The law clearly states its goal is to turn bitcoin into an accepted currency to settle any outstanding debt or spot transaction, including tax contributions. While they will continue using dollars for accounting purposes, businesses and individuals will not be able to refuse bitcoin payments. The law makes an exception for those who “evidently” do not have the means; although it does not provide specifics, at minimum bitcoin transactions require a smartphone and internet connection.

The potentially exempted population is large. El Salvador has the second-worst internet connectivity in Latin America, according to a 2020 study conducted by Microsoft and the Inter-American Development Bank. Further, the majority of Salvadorans do not understand how bitcoin works and how to use it. Many had never heard of bitcoin before the president decided to make it legal tender alongside the US dollar.

The law compels the government to provide citizens with the required technology and connectivity, as well as guidance on how to use bitcoin.

Unlike the rest of the world, where bitcoin is usually treated as property, El Salvador will not collect capital-gain taxes on the cryptocurrency. For those who do not wish to hold bitcoins and get exposed to price volatility, the government will enable a state-funded solution for custody and instant conversion to US dollars. The law states the exchange rate will be freely determined by the market.
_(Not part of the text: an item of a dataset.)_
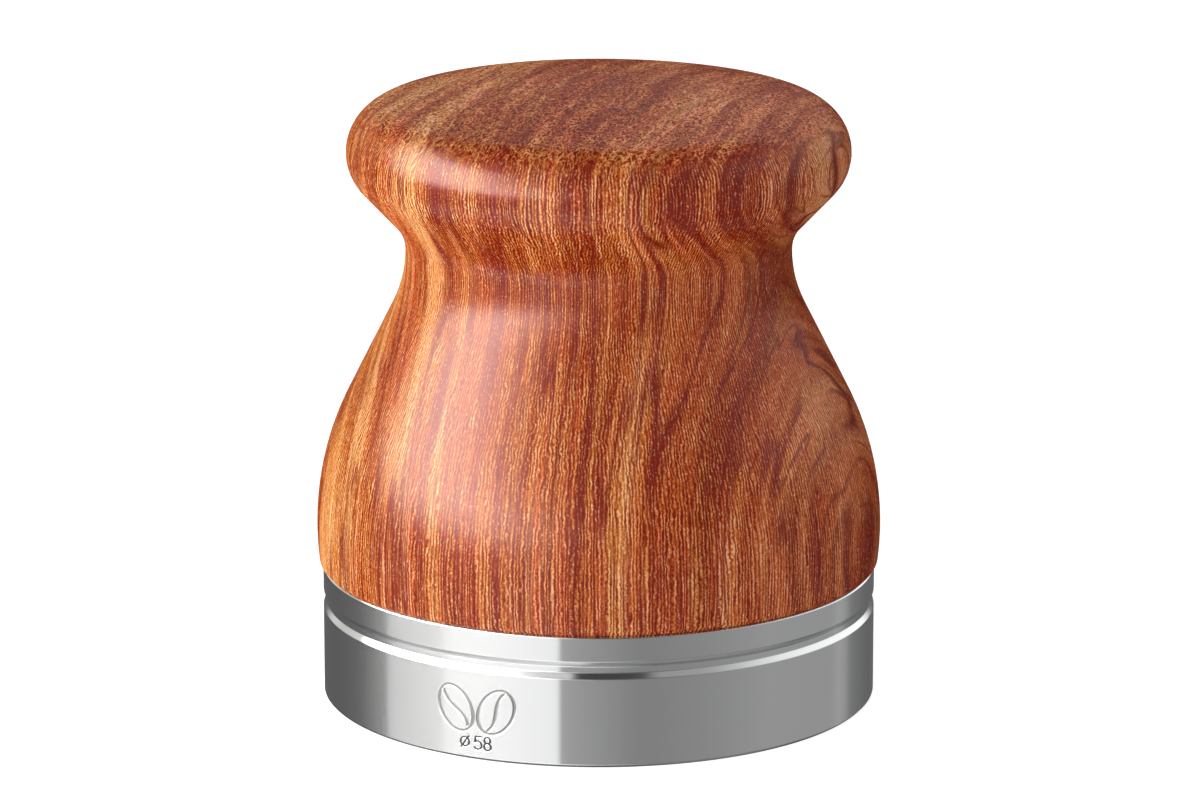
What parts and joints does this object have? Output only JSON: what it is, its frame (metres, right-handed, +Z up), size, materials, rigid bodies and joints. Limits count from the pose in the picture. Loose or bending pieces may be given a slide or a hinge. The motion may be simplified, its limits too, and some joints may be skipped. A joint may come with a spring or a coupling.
{
  "type": "espresso tamper",
  "caption": "Espresso tamper with a waisted turned hardwood palm handle that unscrews from a solid stainless steel piston base with a turned groove.",
  "frame": {"origin": "centre of the flat tamping face, the lowest face of the base", "axes": "+Z up the tamper's turning axis, from the tamping face to the crown of the knob; +X to the right and -Y towards a viewer who faces the size marking"},
  "size_m": [0.0592, 0.0592, 0.065],
  "materials": {
    "stainless": "fine lathe-turned stainless steel",
    "screw_steel": "plain steel set screw",
    "brass": "machined brass",
    "washer_rubber": "matt black rubber",
    "hardwood": "oiled and polished reddish hardwood"
  },
  "bodies": {
    "base": {"tamper_base": "stainless", "base_stud": "screw_steel"},
    "washer": {"friction_washer": "washer_rubber"},
    "handle": {"wood_handle": "hardwood", "threaded_insert": "brass"}
  },
  "joints": [
    {"name": "handle_rise", "type": "slide", "parent": "base", "child": "washer", "axis": [0, 0, 1], "range_m": [0, 0.0126]},
    {"name": "handle_unscrew", "type": "hinge", "parent": "washer", "child": "handle", "pos_m": [0, 0, 0.014], "axis": [0, 0, 1], "range_deg": [0, 3600]}
  ],
  "couplings": [
    {"joint": "handle_rise", "follows": "handle_unscrew", "m_per_rad": 0.00019894}
  ]
}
To help draft the bill and facilitate special bitcoin wallets for the entire Salvadoran population, Bukele has hired Jack Mallers, founder of the digital payments platform Strike. Strike’s wallets are built on top of bitcoin’s Lightning Network, a patch to the original bitcoin software to enable faster and cheaper transactions. Using regular bitcoin wallets for daily payments of an entire nation is impractical and prohibitively expensive.

The government will create a $150 million trust fund worth of bitcoins managed by Bandesal, the country’s development bank, to ensure liquidity for the convertibility of bitcoins to US dollars through the state-backed wallets.

Bukele has claimed the fund will absorb bitcoin’s price volatility. In theory, businesses will get the US-dollar price tag of the service or product sold rather than bitcoin’s real-time market price.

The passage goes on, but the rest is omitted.